GitOps and progressive delivery
Adopt GitOps with Argo CD so clusters converge from declarative manifests. Ship frequently but safely using canaries via Argo Rollouts or Flagger. Bake automated checks: schema drift, database migration dry-runs, and p95 latency guards that abort rollouts when SLOs degrade.

- Build pipeline: distroless images, SBOMs, and Cosign signing; enforce with an admission controller.
- Policy: OPA Gatekeeper or Kyverno rules for image provenance, resource limits, and Pod Security Standards.
- Secrets: External Secrets Operator with AWS/GCP KMS; rotate credentials on deploy.
Observability that guides decisions
Instrument everything with OpenTelemetry and export to Prometheus, Tempo/Jaeger, and Loki. Define SLIs that match customer outcomes: request success rate, p95 latency per tenant, and queue age. Build SLOs with burn-rate alerts that page only when user impact is imminent.
- Golden signals per service: latency, errors, saturation, traffic.
- Tenant-aware dashboards: labels by tenant, plan, and region to spot misbehaving accounts quickly.
- eBPF sampling to catch kernel-level contention before it surfaces as timeouts.
API rate limiting and throttling done right
High-growth SaaS fails at edges, especially integrations. Implement API gateways (Envoy, Kong, or NGINX) with token-bucket and sliding-window algorithms backed by Redis or Aerospike for consistent ceilings under multi-node fanout. Differentiate between hard limits, soft throttles, and adaptive backoff informed by error budgets.

- Per-tenant contracts: weight limits by plan; include burst and sustained rates. Expose remaining quota headers to help clients self-regulate.
- Fairness: use leaky-bucket per key plus global ceilings to protect shared databases. Circuit-break upstreams when downstream saturates.
- Async pathways: enqueue heavy writes to Kafka; confirm quickly, process out-of-band, and surface status via webhooks.
Data and multi-tenancy patterns
Isolate noisy tenants. Start with namespace per tenant for enterprise plans; for SME, use shared namespaces with NetworkPolicies and ResourceQuotas. At the data layer, use connection pools with pgbouncer and per-tenant read replicas for analytics workloads to prevent OLTP starvation.
- Sharding: key by tenant and region; keep hot tenants on their own shards.
- Migrations: zero-downtime via expand-contract; run dual writes for one release when risk is high.
Resilience, failure testing, and DR
Chaos test weekly. Kill pods, drain nodes, and simulate cloud AZ loss. Ensure readinessProbes fail fast and maxUnavailable is tuned to maintain capacity. Use multi-region active-passive with DNS or Global Accelerator, warm replicas, and RPO/RTO objectives rehearsed quarterly.

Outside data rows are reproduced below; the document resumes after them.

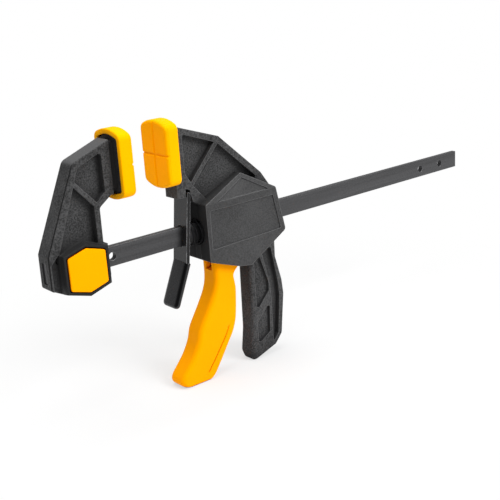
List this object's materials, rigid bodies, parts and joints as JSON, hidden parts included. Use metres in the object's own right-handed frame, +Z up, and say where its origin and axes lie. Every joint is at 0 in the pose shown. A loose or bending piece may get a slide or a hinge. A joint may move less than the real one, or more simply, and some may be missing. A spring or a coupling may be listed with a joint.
{
  "type": "quick release bar clamp",
  "caption": "One-handed bar clamp: flat steel bar, ribbed fixed jaw locked by a push button, sliding jaw with pistol trigger, handle and brake release lever.",
  "frame": {"origin": "on the surface the clamp stands on, in the middle of its length and width", "axes": "+X along the bar from the fixed jaw to the bar's free end, +Z up from the handle to the jaws, the lock button faces -Y"},
  "size_m": [0.586, 0.044, 0.2805],
  "materials": {
    "bar_steel": "dark coated flat steel, satin, lighter worn edges",
    "jaw_plastic": "black moulded plastic with a fine leather grain",
    "pad_rubber": "yellow soft plastic, matt",
    "button_plastic": "yellow moulded plastic, satin",
    "trigger_plastic": "yellow moulded plastic, satin",
    "cover_plastic": "black moulded plastic with a fine leather grain",
    "lever_steel": "dark coated steel, satin",
    "grip_plastic": "black soft plastic, matt",
    "zinc_steel": "bright steel",
    "spring_steel": "blackened spring steel",
    "yoke_plastic": "black moulded plastic"
  },
  "bodies": {
    "fixed_jaw": {"bar": "bar_steel", "fixed_jaw_body": "jaw_plastic", "fixed_jaw_pad": "pad_rubber", "lock_cover": "cover_plastic", "lock_cover_screws": "zinc_steel", "lock_spring": "spring_steel"},
    "lock_button": {"lock_button": "button_plastic", "lock_yoke": "yoke_plastic", "lock_pin": "zinc_steel"},
    "moving_jaw": {"moving_jaw_body": "jaw_plastic", "moving_jaw_pad": "pad_rubber", "front_cover": "cover_plastic", "rear_cover": "cover_plastic", "cover_screws": "zinc_steel", "trigger_pivot_pin": "zinc_steel", "drive_spring": "spring_steel", "brake_spring": "spring_steel"},
    "trigger": {"trigger": "trigger_plastic"},
    "drive_plates": {"drive_plate_first": "zinc_steel", "drive_plate_second": "zinc_steel"},
    "release_lever": {"brake_plate": "lever_steel", "release_grip": "grip_plastic"}
  },
  "joints": [
    {"name": "jaw_slide", "type": "slide", "parent": "fixed_jaw", "child": "moving_jaw", "axis": [1, 0, 0], "range_m": [-0.0367, 0.235]},
    {"name": "trigger_squeeze", "type": "hinge", "parent": "moving_jaw", "child": "trigger", "pos_m": [-0.103, 0, 0.184], "axis": [0, -1, 0], "range_deg": [0, 6], "stiffness_Nm_per_rad": 1.2, "springref_deg": -6.88},
    {"name": "drive_plates_slide", "type": "slide", "parent": "moving_jaw", "child": "drive_plates", "axis": [1, 0, 0], "range_m": [0, 0.0036], "deforming": ["drive_spring"]},
    {"name": "release_lever_pull", "type": "hinge", "parent": "moving_jaw", "child": "release_lever", "pos_m": [-0.1343, 0, 0.203], "axis": [0, -1, 0], "range_deg": [0, 6.5], "stiffness_Nm_per_rad": 0.6, "springref_deg": -5.73, "deforming": ["brake_spring"]},
    {"name": "lock_button_press", "type": "slide", "parent": "fixed_jaw", "child": "lock_button", "axis": [0, 1, 0], "range_m": [0, 0.0046], "stiffness_N_per_m": 600, "springref_m": -0.004, "deforming": ["lock_spring"]}
  ],
  "couplings": [
    {"joint": "drive_plates_slide", "follows": "trigger_squeeze", "m_per_rad": 0.033}
  ]
}
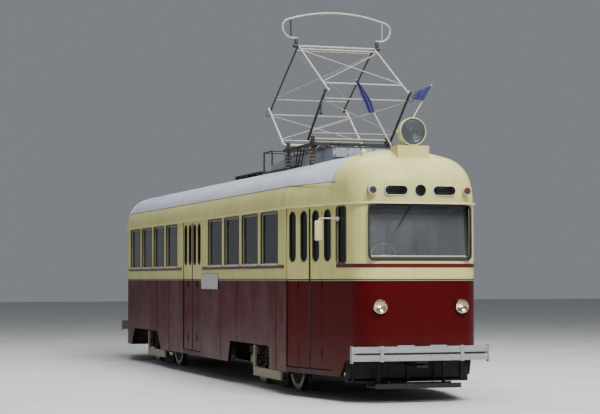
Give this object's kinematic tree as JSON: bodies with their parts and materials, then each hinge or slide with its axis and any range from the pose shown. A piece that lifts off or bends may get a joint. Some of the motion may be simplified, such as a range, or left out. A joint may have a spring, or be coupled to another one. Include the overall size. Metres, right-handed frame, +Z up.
{
  "type": "tram motor car",
  "caption": "Bogie tram motor car with a hollow body, folding doors, swivelling bogies and a folding diamond pantograph.",
  "frame": {"origin": "middle of the car's length and width, at the lowest points of the wheel flanges", "axes": "+X to the front of the car, +Y to its left side, +Z up"},
  "size_m": [15.1496, 2.606, 5.8179],
  "materials": {
    "maroon_enamel": "glossy maroon enamel",
    "cream_enamel": "cream enamel",
    "roof_canvas_paint": "grey painted canvas",
    "door_enamel": "maroon and cream enamel",
    "moulding_enamel": "maroon enamel moulding",
    "underframe_paint": "black chassis paint with road dust",
    "bogie_paint": "dusty black paint",
    "wheel_steel": "rolled steel, tread worn bright",
    "shield_paint": "cream paint, dusty",
    "window_glass": "clear glass",
    "bumper_paint": "silver-grey paint",
    "drawbar_steel": "black paint, worn",
    "lamp_glass": "lamp with chrome rim",
    "roof_lamp_paint": "cream enamel drum",
    "sign_glass": "dark sign face",
    "pantograph_tube": "light grey painted tube",
    "pantograph_steel": "dark grey painted steel",
    "collector_metal": "worn contact tube",
    "roof_equipment_paint": "light grey painted sheet",
    "floor_boards": "worn boards",
    "step_steel": "maroon edge, worn treads",
    "seat_leather": "brown leathercloth",
    "handrail_metal": "polished tube",
    "cab_wood": "varnished wood",
    "cab_paint": "grey-green paint",
    "mirror_paint": "cream back",
    "board_white": "white board, blank",
    "pole_paint": "light grey pole",
    "flag_cloth": "blue cloth",
    "screen_rubber": "black rubber frame"
  },
  "bodies": {
    "body": {"body_mouldings": "moulding_enamel", "bumpers": "bumper_paint", "cab_fittings": "cab_paint", "cab_partition": "cab_wood", "cab_window_band": "cream_enamel", "destination_signs": "sign_glass", "door_steps": "step_steel", "drawbars": "drawbar_steel", "flag_poles": "pole_paint", "flags": "flag_cloth", "floor": "floor_boards", "front_dome": "cream_enamel", "front_panel": "maroon_enamel", "glass_ends": "window_glass", "handrails": "handrail_metal", "headlamps": "lamp_glass", "letterboard": "cream_enamel", "lifeguard": "underframe_paint", "mirror": "mirror_paint", "pantograph_base": "pantograph_steel", "rear_panel": "maroon_enamel", "rear_window_band": "cream_enamel", "roof_canvas": "roof_canvas_paint", "roof_equipment": "roof_equipment_paint", "roof_headlamp": "roof_lamp_paint", "route_board": "board_white", "screen_frames": "screen_rubber", "seats": "seat_leather", "side_glass": "window_glass", "side_panel_left": "maroon_enamel", "side_panel_right": "maroon_enamel", "tail_lamps": "lamp_glass", "underframe": "underframe_paint", "window_band_left": "cream_enamel", "window_band_right": "cream_enamel"},
    "front_bogie": {"front_bogie_frame": "bogie_paint", "front_bogie_shields": "shield_paint"},
    "front_wheelset_1": {"front_wheelset_1": "wheel_steel"},
    "front_wheelset_2": {"front_wheelset_2": "wheel_steel"},
    "rear_bogie": {"rear_bogie_frame": "bogie_paint", "rear_bogie_shields": "shield_paint"},
    "rear_wheelset_1": {"rear_wheelset_1": "wheel_steel"},
    "rear_wheelset_2": {"rear_wheelset_2": "wheel_steel"},
    "door_front_leaf_1": {"door_front_leaf_1": "door_enamel"},
    "door_front_leaf_2": {"door_front_leaf_2": "door_enamel"},
    "door_front_leaf_3": {"door_front_leaf_3": "door_enamel"},
    "door_front_leaf_4": {"door_front_leaf_4": "door_enamel"},
    "door_middle_leaf_1": {"door_middle_leaf_1": "door_enamel"},
    "door_middle_leaf_2": {"door_middle_leaf_2": "door_enamel"},
    "door_middle_leaf_3": {"door_middle_leaf_3": "door_enamel"},
    "door_middle_leaf_4": {"door_middle_leaf_4": "door_enamel"},
    "door_rear_leaf_1": {"door_rear_leaf_1": "door_enamel"},
    "door_rear_leaf_2": {"door_rear_leaf_2": "door_enamel"},
    "door_rear_leaf_3": {"door_rear_leaf_3": "door_enamel"},
    "door_rear_leaf_4": {"door_rear_leaf_4": "door_enamel"},
    "pantograph_lower_front": {"pantograph_lower_front": "pantograph_tube"},
    "pantograph_upper_front": {"pantograph_upper_front": "pantograph_tube"},
    "pantograph_lower_rear": {"pantograph_lower_rear": "pantograph_tube"},
    "pantograph_upper_rear": {"pantograph_upper_rear": "pantograph_tube"},
    "pantograph_bow": {"pantograph_bow": "collector_metal"}
  },
  "joints": [
    {"name": "front_bogie_swivel", "type": "hinge", "parent": "body", "child": "front_bogie", "pos_m": [3.75, 0, 0.813], "axis": [0, 0, 1], "range_deg": [-10, 10]},
    {"name": "front_wheelset_1_spin", "type": "hinge", "parent": "front_bogie", "child": "front_wheelset_1", "pos_m": [4.65, 0, 0.408], "axis": [0, 1, 0], "continuous": true},
    {"name": "front_wheelset_2_spin", "type": "hinge", "parent": "front_bogie", "child": "front_wheelset_2", "pos_m": [2.85, 0, 0.408], "axis": [0, 1, 0], "continuous": true},
    {"name": "rear_bogie_swivel", "type": "hinge", "parent": "body", "child": "rear_bogie", "pos_m": [-3.75, 0, 0.813], "axis": [0, 0, 1], "range_deg": [-10, 10]},
    {"name": "rear_wheelset_1_spin", "type": "hinge", "parent": "rear_bogie", "child": "rear_wheelset_1", "pos_m": [-2.85, 0, 0.408], "axis": [0, 1, 0], "continuous": true},
    {"name": "rear_wheelset_2_spin", "type": "hinge", "parent": "rear_bogie", "child": "rear_wheelset_2", "pos_m": [-4.65, 0, 0.408], "axis": [0, 1, 0], "continuous": true},
    {"name": "front_door_fold", "type": "hinge", "parent": "body", "child": "door_front_leaf_1", "pos_m": [5.51262, -1.23827, 1.528], "axis": [0, 0, 1], "range_deg": [0, 85]},
    {"name": "front_door_hinge_2", "type": "hinge", "parent": "door_front_leaf_1", "child": "door_front_leaf_2", "pos_m": [5.80783, -1.19778, 1.528], "axis": [0, 0, -1], "range_deg": [0, 170]},
    {"name": "front_door_pivot_4", "type": "hinge", "parent": "body", "child": "door_front_leaf_4", "pos_m": [6.72356, -0.97136, 1.528], "axis": [0, 0, -1], "range_deg": [0, 85]},
    {"name": "front_door_hinge_3", "type": "hinge", "parent": "door_front_leaf_4", "child": "door_front_leaf_3", "pos_m": [6.43869, -1.05873, 1.528], "axis": [0, 0, 1], "range_deg": [0, 170]},
    {"name": "middle_door_fold", "type": "hinge", "parent": "body", "child": "door_middle_leaf_1", "pos_m": [-0.7, -1.244, 1.528], "axis": [0, 0, 1], "range_deg": [0, 85]},
    {"name": "middle_door_hinge_2", "type": "hinge", "parent": "door_middle_leaf_1", "child": "door_middle_leaf_2", "pos_m": [-0.403, -1.268, 1.528], "axis": [0, 0, -1], "range_deg": [0, 170]},
    {"name": "middle_door_pivot_4", "type": "hinge", "parent": "body", "child": "door_middle_leaf_4", "pos_m": [0.54, -1.244, 1.528], "axis": [0, 0, -1], "range_deg": [0, 85]},
    {"name": "middle_door_hinge_3", "type": "hinge", "parent": "door_middle_leaf_4", "child": "door_middle_leaf_3", "pos_m": [0.243, -1.268, 1.528], "axis": [0, 0, 1], "range_deg": [0, 170]},
    {"name": "rear_door_fold", "type": "hinge", "parent": "body", "child": "door_rear_leaf_1", "pos_m": [-6.72356, -0.97136, 1.528], "axis": [0, 0, 1], "range_deg": [0, 85]},
    {"name": "rear_door_hinge_2", "type": "hinge", "parent": "door_rear_leaf_1", "child": "door_rear_leaf_2", "pos_m": [-6.43869, -1.05873, 1.528], "axis": [0, 0, -1], "range_deg": [0, 170]},
    {"name": "rear_door_pivot_4", "type": "hinge", "parent": "body", "child": "door_rear_leaf_4", "pos_m": [-5.51262, -1.23827, 1.528], "axis": [0, 0, -1], "range_deg": [0, 85]},
    {"name": "rear_door_hinge_3", "type": "hinge", "parent": "door_rear_leaf_4", "child": "door_rear_leaf_3", "pos_m": [-5.80783, -1.19778, 1.528], "axis": [0, 0, 1], "range_deg": [0, 170]},
    {"name": "pantograph_raise", "type": "hinge", "parent": "body", "child": "pantograph_lower_front", "pos_m": [4.665, 0, 3.778], "axis": [0, -1, 0], "range_deg": [-30, 15]},
    {"name": "pantograph_front_knee", "type": "hinge", "parent": "pantograph_lower_front", "child": "pantograph_upper_front", "pos_m": [5.48486, 0, 4.43719], "axis": [0, 1, 0], "range_deg": [-53.7, 26.85]},
    {"name": "pantograph_rear_shaft", "type": "hinge", "parent": "body", "child": "pantograph_lower_rear", "pos_m": [3.435, 0, 3.778], "axis": [0, 1, 0], "range_deg": [-30, 15]},
    {"name": "pantograph_rear_knee", "type": "hinge", "parent": "pantograph_lower_rear", "child": "pantograph_upper_rear", "pos_m": [2.61514, 0, 4.43719], "axis": [0, -1, 0], "range_deg": [-53.7, 26.85]},
    {"name": "pantograph_bow_pivot", "type": "hinge", "parent": "pantograph_upper_front", "child": "pantograph_bow", "pos_m": [4.078, 0, 5.268], "axis": [0, -1, 0], "range_deg": [-23.7, 11.85]}
  ],
  "couplings": [
    {"joint": "front_door_hinge_2", "follows": "front_door_fold", "ratio": 2},
    {"joint": "front_door_pivot_4", "follows": "front_door_fold", "ratio": 1},
    {"joint": "front_door_hinge_3", "follows": "front_door_fold", "ratio": 2},
    {"joint": "middle_door_hinge_2", "follows": "middle_door_fold", "ratio": 2},
    {"joint": "middle_door_pivot_4", "follows": "middle_door_fold", "ratio": 1},
    {"joint": "middle_door_hinge_3", "follows": "middle_door_fold", "ratio": 2},
    {"joint": "rear_door_hinge_2", "follows": "rear_door_fold", "ratio": 2},
    {"joint": "rear_door_pivot_4", "follows": "rear_door_fold", "ratio": 1},
    {"joint": "rear_door_hinge_3", "follows": "rear_door_fold", "ratio": 2},
    {"joint": "pantograph_front_knee", "follows": "pantograph_raise", "ratio": 1.79},
    {"joint": "pantograph_rear_shaft", "follows": "pantograph_raise", "ratio": 1},
    {"joint": "pantograph_rear_knee", "follows": "pantograph_raise", "ratio": 1.79},
    {"joint": "pantograph_bow_pivot", "follows": "pantograph_raise", "ratio": 0.79}
  ]
}
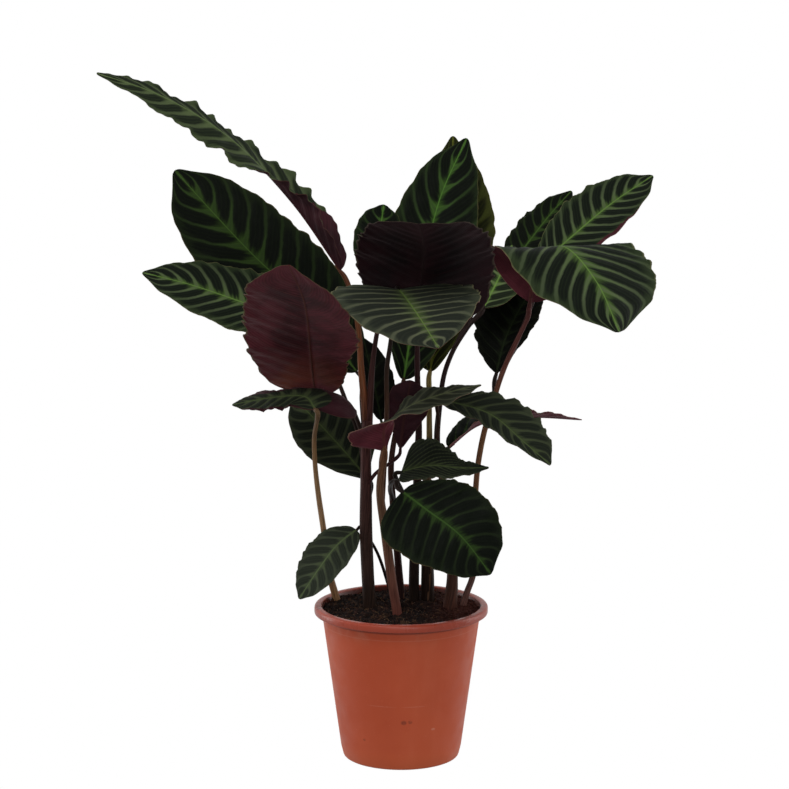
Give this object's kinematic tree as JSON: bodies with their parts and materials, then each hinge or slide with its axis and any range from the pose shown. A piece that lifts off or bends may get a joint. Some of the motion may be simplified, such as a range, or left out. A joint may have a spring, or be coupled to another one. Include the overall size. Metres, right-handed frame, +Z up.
{
  "type": "potted calathea",
  "caption": "Leafy calathea with large feather-marked, wine-backed blades on long stalks, rooted in peat in a tapered plastic nursery pot with a rolled lip.",
  "frame": {"origin": "centre of the flat underside of the pot, on the surface that it stands on", "axes": "+Z up along the pot's axis, +X to the right and -Y towards the viewer of the plant's show side"},
  "size_m": [0.6651, 0.4169, 0.8271],
  "materials": {
    "pot": "satin",
    "peat": "matte",
    "stalk": "satin",
    "leaf": "satin"
  },
  "bodies": {
    "root": {"pot": "pot", "soil": "peat", "stalk_far_left": "stalk", "stalk_thin": "stalk", "stalks_centre": "stalk", "stalks_centre_back": "stalk", "stalks_front": "stalk", "stalks_left": "stalk", "stalks_middle": "stalk", "stalks_right": "stalk", "stalks_right_inner": "stalk", "blade_back_left": "leaf", "blade_back_left_low": "leaf", "blade_behind_stalks": "leaf", "blade_centre_front": "leaf", "blade_dark_right": "leaf", "blade_level_left": "leaf", "blade_long_left": "leaf", "blade_low_centre": "leaf", "blade_low_left": "leaf", "blade_low_right": "leaf", "blade_mid_centre": "leaf", "blade_middle_narrow": "leaf", "blade_purple_centre": "leaf", "blade_purple_left": "leaf", "blade_right_drooping": "leaf", "blade_right_front": "leaf", "blade_right_inner": "leaf", "blade_right_level": "leaf", "blade_small_top": "leaf", "blade_top_back": "leaf", "blade_top_centre": "leaf", "blade_upper_right": "leaf", "blade_upper_right_back": "leaf", "blade_wide_left": "leaf"}
  },
  "joints": []
}
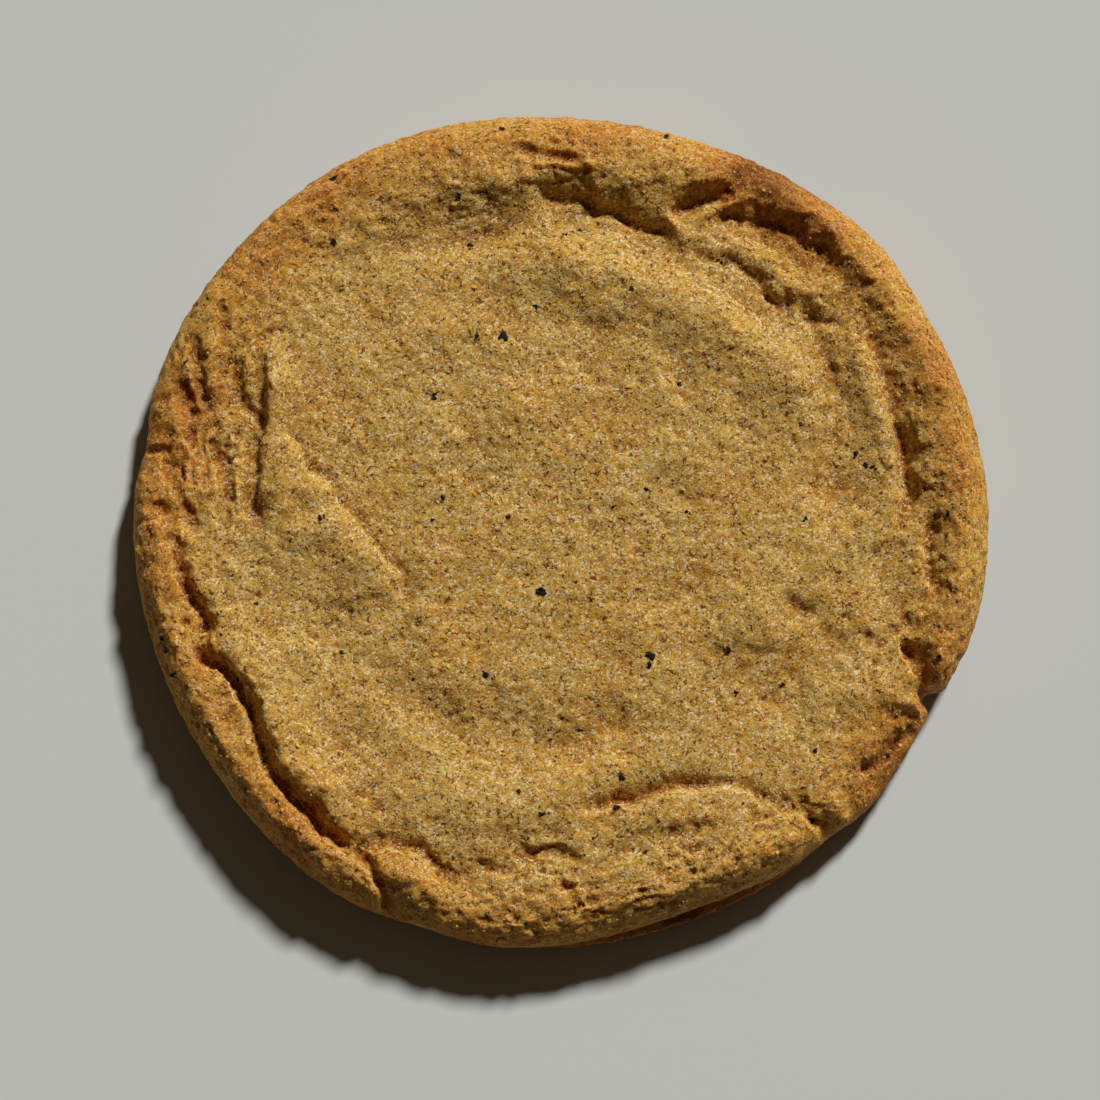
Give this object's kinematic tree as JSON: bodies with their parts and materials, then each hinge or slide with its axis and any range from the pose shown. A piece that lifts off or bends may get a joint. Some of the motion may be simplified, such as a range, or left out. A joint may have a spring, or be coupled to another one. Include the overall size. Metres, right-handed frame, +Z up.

Security without blocking velocity
Adopt "trust nothing, verify everything." Scan containers in CI, block critical CVEs. Enforce least privilege via IRSA/Workload Identity. Sign releases, verify images at admission, and log every deployment with provenance (SLSA level targets). Encrypt data at rest and in transit; rotate service mesh certs automatically.
Cost and performance discipline
Tag everything by team, service, and tenant to expose unit economics. Right-size with VPA recommendations; push background compute to spot pools with graceful eviction via checkpointing. Use CPU throttling limits sparingly; prefer request tuning plus PriorityClasses to avoid latency spikes.
- Cache first: CDN for static and edge compute for auth/session checks.
- Hot path hardened: precompute personalization, use read-through caches, and set stale-while-revalidate.
- DB hygiene: cap unbounded queries, add timeouts, and deploy p95-focused indexes.
When to consider a managed engineering partner
Founders and platform leads eventually face the build-vs-augment decision. A seasoned managed engineering partner accelerates the boring-but-critical platform layers-cluster baselines, pipelines, and SRE runbooks-so your teams focus on product value. If you need elite remote engineers who have shipped Kubernetes-heavy stacks before, slashdev.io provides vetted talent and software agency expertise aligned to startup timelines.
A 90-day execution plan
- Days 1-15: Stand up baseline cluster, GitOps, policies, and observability. Define SLOs and burn alerts.
- Days 16-45: Migrate services to HPA/KEDA, add canaries, enforce signed images, introduce gateway rate limits.
- Days 46-75: Tenant-aware dashboards, cost tagging, chaos drills, and read-replica split for analytics.
- Days 76-90: Multi-region DR rehearsal, quota-by-plan, and async patterns for heavy writes.